Christmas in Campden

My chief memory of the “guard room” was at Christmastime, on our usual visit to Campden.  “Auntie Em” was a very good cook and hostess as she had been employed as a housekeeper in one of the big Cheltenham houses where she probably met her policeman.  At these Christmas festivities the Campden Mummers would be invited into the guard room at the Station to perform their traditional seasonal play with refreshments as a reward – a memorable treat!!  Up to W.W.I. the main problem of the North Cotswold Division was monitoring outbreaks of foot and mouth and anthrax disease in a mainly agricultural area.  One case of anthrax occurred on Horace Badger’s farm adjacent to the Police Station.

If the three bedrooms were occupied with family at Christmastime, my brother and sister and I would sleep on mattreses in the Courtroom, which was quite spooky, especially when my brother covered himself with a sheet and persuaded the constable in charge to let him up to the Court Room by the back stairs!!and cattle were burned in the field behind the police garden.
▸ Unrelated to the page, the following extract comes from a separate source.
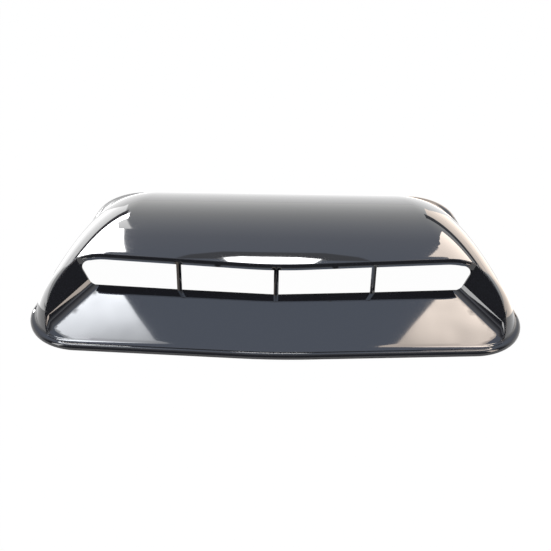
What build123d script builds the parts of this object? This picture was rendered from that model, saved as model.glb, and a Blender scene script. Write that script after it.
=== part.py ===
"""Car bonnet vent: one thin-walled moulding that sits on a bonnet over an air opening.

A narrow flange with a down-turned rim runs all round. From it rises a domed hood with
broad rounded shoulders. The front of the hood is open: a ramp climbs from the front
flange to a row of four windows under the lip, and two flat cheeks close the sides.

Millimetres, +Z up, front towards -Y. The origin is the centre of the footprint, on the
plane that the rim stands on.
"""
from build123d import *
from math import cos, radians, sin, sqrt, tan
import os

# Overall size
WIDTH = 758.0
DEPTH = 470.0
HEIGHT = 108.0
WALL = 3.0

# Footprint: a trapezoid with round corners, and a front edge swept to a blunt nose
SIDE_TAPER = 11.6        # degrees, each side closes in towards the rear
RIM_SWEEP = 3.1          # degrees, the front edge runs back from the nose
RIM_NOSE_RADIUS = 975.0
FRONT_CORNER_RADIUS = 84.0
REAR_CORNER_RADIUS = 80.0

# Flange and rim
RIM_HEIGHT = 8.0
RIM_EDGE_RADIUS = 2.5
FLANGE_WIDTH = 8.0

# Hood
LIP_SETBACK = 100.8      # nose of the rim to nose of the lip
LIP_DROP = 7.0           # the nose of the lip is this far below the full height
LIP_SWEEP = 4.27
LIP_NOSE_RADIUS = 650.0
REAR_FLANGE_WIDTH = 12.0
SHOULDER_RUN = 112.0     # how far in from the foot the round shoulder reaches
SHOULDER_SINK = 28.0     # the round shoulder starts this far below the flange top
LIP_EDGE_CHAMFER = 1.2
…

Some Police Officers who served at Campden

From the time of Supt. Bunker’s retirement, Inspectors were appointed to the Campden area – these included Insps. Joe Hallam, Baker, Wyatt, Golding, Burfoot and Mike Bundy.  They were ultimately housed in property purchased on the Aston Road and the High Street Station was altered into downstairs offices and an upstairs flat for a sergeant – when Sgt. Desmond Gay was appointed in l966.  Other officers were P.Cs. Ian Doody and Paul Sunderland.

The present day

The Police Station was closed a few years ago and Insp. Bundy transferred to Moreton-in-Marsh.  When the property came on to the market, the Peelers Trust was formed to purchase it for community use under the chairmanship of Supt. Bunker’s grandson, John Ellis, and so I can still wander round my old haunts.

Comments about this page

  • That was a great read. I lived in the flat upstairs when my Father worked there Sgt. Rymer. Beautiful village and home. Proud to call it the place where I grew up.

    By William (20/02/2021)
  • In 1966 my father in law, the late Bob Stone was the first and only CID detective to be stationed in Campden having been transferred from Cheltenham. He and his family lived at No 2 Police House, Catbrook.

    By Robert Shadbolt (04/07/2020)
  • My Dad Sgt Roy Thomas was I believe the last occupant of the flat above the station. In fact he was the first for some time also. He took over the ‘patch’ in the early 80’s from Des Gay who had bought his own house in Camden some time before. Dad stayed there for 3 happy years. I recall some of the officers he supervised were Mike Adlem and Mike Vaughan.